Tagging up GA isn’t our day job so this is not going to be a detailed blow-by-blow account of how to do it but we should give you enough of an overview to get started. If you need that in-depth guide you can watch this video from Measureschool or read this article from Owox which will give you a more advanced impression of the topic.

Step 1 - Tracking Submissions

We’re assuming that you already have GA set up. If you don’t, make that your first task.
That done, the first thing you’ll probably want to look at is how many successful submissions of your form are occurring. You can then compare this figure to the GA session data for the form page so you can calculate the conversion rate over the time period you are looking at.
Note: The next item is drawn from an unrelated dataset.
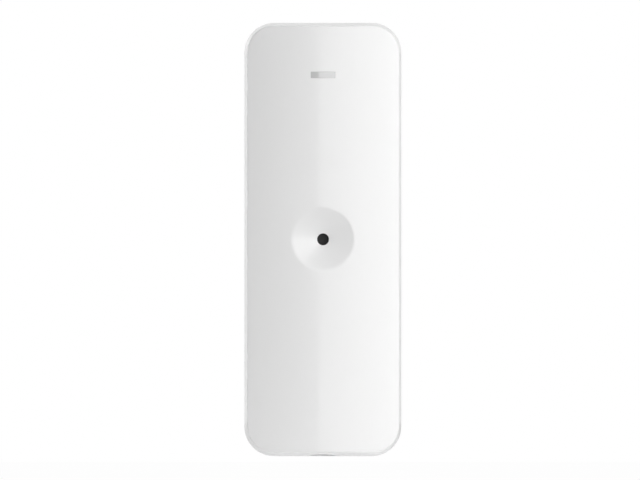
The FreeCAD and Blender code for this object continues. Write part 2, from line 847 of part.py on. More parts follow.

To do this, you’ll need to set up the form submission as a goal in Google Analytics:

Image of Google Analytic's goal set up page
GA's Goal Set Up Page - You'll find it in the settings

There are various ways to achieve this but in a nutshell, the main ones are:

  1. Set up the goal directly in GA based on the “Thank You” page that loads immediately after a successful form submission. To do this, you just need to enter the “Thank You” URL and use the goal type “Destination”.

Screen shot of setting up a goal based on a page destination
Set up the goal with the URL of your successful submission page

  1. Set up an event in Google Tag Manager (GTM) and then pull that through to GA. GTM provides a little more flexibility than GA so you can set up a trigger based on different events. The most common ones you might use are:

Page View - as above, triggering when the “Thank You” page shows

Form Submission - you can set this tag to fire when the form is successfully submitted

Element Visibility - if you don’t have a “Thank You” URL but do display a successful completion message on the form page you can set the trigger to run when the message is shown to the user.

Google Tag Manager triggers to use
Your choice of trigger

Once you have configured the event and trigger, you can then set it up as a goal in GA. Pick “Event” instead of “Destination” on the Goal Description page and then add in the Category, Action or Label values you set up in GTM.

Setting up a TM event in Google Analytics
Match to the values you set up in GTM

Step 2 - Tracking Form Behaviour

Setting up submission tracking is useful but it is only the start. You’ve probably got a back-end system anyway which can tell you how many form completions are coming in so setting up submission tracking only may not be of that much value.

The real treasure from any form tracking tool comes when you are able to dig down into detailed user behaviour to answer the core questions - when, where and why are people abandoning your form?

Ascertaining this using Google requires a black belt in GA / GTM Jiu Jitsu but it is possible. As mentioned previously, we’re not the experts in this field so we’ll point you in the right direction rather than doing a full hand-holding exercise.

Using these advanced methods, you can set up GA to track the individual fields in your form and answer these questions:

Which fields are users interacting with? Trigger and track events when users click or type on one of your fields.

Which fields are users abandoning on? Understand which fields are the last ones interacted with before the user left the form (so probably cause the abandonment).

How long did users spend completing each field? Know where the users spend most of their time so you can focus your optimisation efforts.

With these techniques you can also adapt the tracking to analyse these metrics:

Is it worth it?

These data points can be hugely valuable in identifying user friction within your form, enabling you to solve the UX issues and, ultimately, improve your form’s conversion rate.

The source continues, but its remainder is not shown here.